Hundreds of thousands have died in a conflict largely hidden from the international spotlight, according to some experts’ estimates.
The violence against the Karen and other insurgent groups has spawned an estimated one million internal refugees over the years, and another 400,000 people have fled to neighboring Thailand, the Burma Border Consortium, a refugee aid group, said earlier this year.
The conflict in eastern Myanmar has destroyed some 3,000 villages and displaced 80,000 people a year in most recent times, the group claimed.

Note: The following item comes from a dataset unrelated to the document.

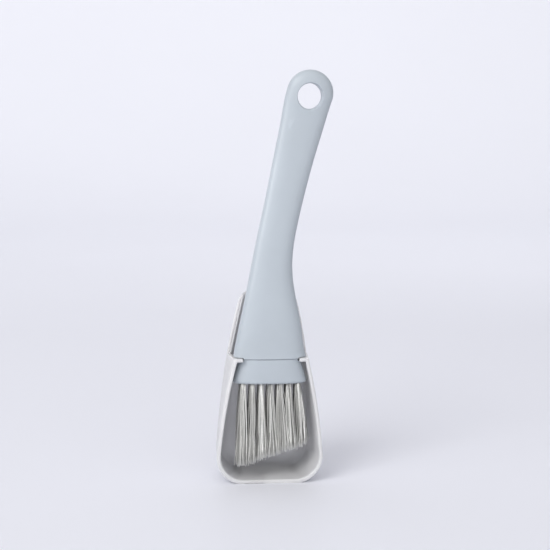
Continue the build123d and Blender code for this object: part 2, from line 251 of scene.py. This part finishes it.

The junta took power in 1988 after violently suppressing mass pro-democracy protests. It held a general election in 1990, but refused to recognize the landslide victory by the National League of Democracy by Aung San Suu Kyi. She won the Nobel Peace Prize in 1991 and has spent 10 of the last 16 years in detention.
A former junta member, Gen. Khin Nyunt, had negotiated cease-fires with 17 insurgent groups, but his ouster in 2004 reinforced hard-liners within the ruling group and "resulted in increasing hostility directed at ethnic minority groups," U.S.-based Human Rights Watch said in its 2006 report.
Burma was colonized by Great Britain in 1886 and became independent in 1948.